* [Objective] Return exactly the lines that run from the beginning through the line containing "and hours 13", both included, and no others.

* [Data]
++++++++

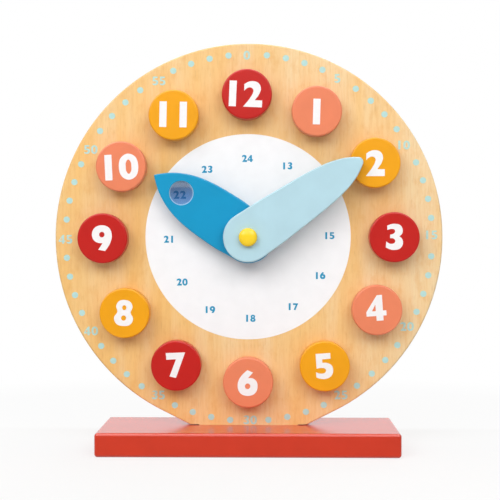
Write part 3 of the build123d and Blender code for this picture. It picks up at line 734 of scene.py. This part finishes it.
class ClockPlank(bpy.types.Operator):
    """Finish the plank"""

    bl_idname = "clock.plank"
    bl_label = "Plank"

    def execute(self, context):
        board = context.scene.clock_board
        # Gloss alkyd lacquer: mirror-like at a glancing angle, soft orange peel.
        gloss = sprayed_lacquer(
            "red_gloss_lacquer", board.plank, roughness=0.24, coat=0.5, peel=0.05,
            coat_roughness=0.22,
        )
        dress("base_plank", gloss)
        return {"FINISHED"}


class ClockBoard(bpy.types.Operator):
    """Finish the round plywood board"""

    bl_idname = "clock.board"
    bl_label = "Board"

    def execute(self, context):
        dress("dial_board", clear_lacquered_birch_plywood(context.scene.clock_board))
        return {"FINISHED"}


class ClockHourPrint(bpy.types.Operator):
    """Print the white circle and the numbers 13 to 24"""

    bl_idname = "clock.hour_print"
    bl_label = "Circle and hours 13 to 24"

    def execute(self, context):
        prints = context.scene.clock_prints
        rise, rim, hole = prints.ink_thickness, prints.circle_radius, prints.arbor_hole
        profile = [(hole, -rise / 2), (rim, -rise / 2), (rim, rise * 0.4), (rim - rise, rise)]
        profile += [(radius, rise) for radius in np.linspace(rim - 2 * rise, hole, 12)]
        white = screen_ink("white_screen_ink", prints.circle, spread=120.0)
        place = np.array((*CIRCLE_PLACE, 0.0)) * MM
        circle = skin("dial_circle", turned(profile, columns=192) + place, close_rows=True)
        add_piece("dial_circle", circle, white, "stand", smooth=False)
        outlines = ring_of_numbers(
            HOUR_LAYOUT, 30, prints.hour_ring, prints.hour_height, thin=0.003
        )
        blue = screen_ink("blue_screen_ink", prints.hour_ink)
        mesh = ink_mesh("dial_hours", outlines, rise * 0.8, rise * 1.8)
        add_piece("dial_hours", mesh, blue, "stand", smooth=False)
        return {"FINISHED"}


class ClockMinutePrint(bpy.types.Operator):
    """Print the minute dots and the numbers 0 to 55"""

    bl_idname = "clock.minute_print"
    bl_label = "Minute dots and numbers"

    def execute(self, context):
        prints = context.scene.clock_prints
        rise, radius, ring = prints.ink_thickness, prints.dot_radius, prints.minute_ring
        aqua = screen_ink("aqua_screen_ink", prints.minute_ink, spread=500.0)
        minutes = np.arange(60)
        turn = np.radians(6 * minutes[minutes % 5 > 0] + DOTS_TURN)
        centres = np.stack((ring * np.sin(turn), ring * np.cos(turn), 0 * turn), axis=-1)
        centres += np.array((*DOTS_PLACE, 0.0)) * MM
        profile = [(0, -rise / 2), (radius, -rise / 2), (radius, rise / 2)]
        profile += [(radius - rise / 2, rise), (radius / 2, rise), (0, rise)]
        dots = turned(profile, columns=24)[None] + centres[:, None, None]
        add_piece("minute_dots", skin("minute_dots", dots), aqua, "stand", smooth=False)
        inset = 1 * MM
        outlines = ring_of_numbers(
            MINUTE_LAYOUT, 6, ring - inset, prints.minute_height, thin=0.025
        )
        mesh = ink_mesh("minute_numbers", outlines, -rise / 2, rise)
        add_piece("minute_numbers", mesh, aqua, "stand", smooth=False)
        return {"FINISHED"}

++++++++

* [Output of the task]
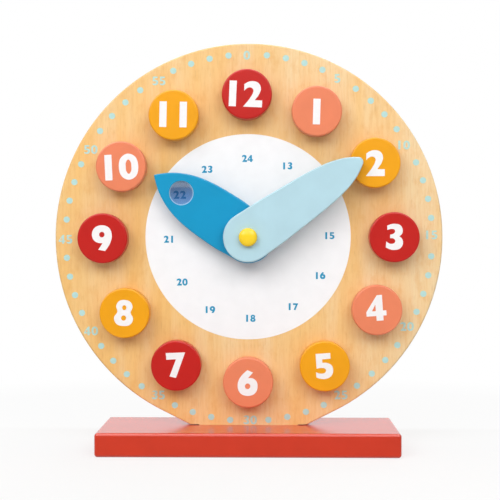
Write part 3 of the build123d and Blender code for this picture. It picks up at line 734 of scene.py. This part finishes it.
class ClockPlank(bpy.types.Operator):
    """Finish the plank"""

    bl_idname = "clock.plank"
    bl_label = "Plank"

    def execute(self, context):
        board = context.scene.clock_board
        # Gloss alkyd lacquer: mirror-like at a glancing angle, soft orange peel.
        gloss = sprayed_lacquer(
            "red_gloss_lacquer", board.plank, roughness=0.24, coat=0.5, peel=0.05,
            coat_roughness=0.22,
        )
        dress("base_plank", gloss)
        return {"FINISHED"}


class ClockBoard(bpy.types.Operator):
    """Finish the round plywood board"""

    bl_idname = "clock.board"
    bl_label = "Board"

    def execute(self, context):
        dress("dial_board", clear_lacquered_birch_plywood(context.scene.clock_board))
        return {"FINISHED"}


class ClockHourPrint(bpy.types.Operator):
    """Print the white circle and the numbers 13 to 24"""

    bl_idname = "clock.hour_print"
    bl_label = "Circle and hours 13 to 24"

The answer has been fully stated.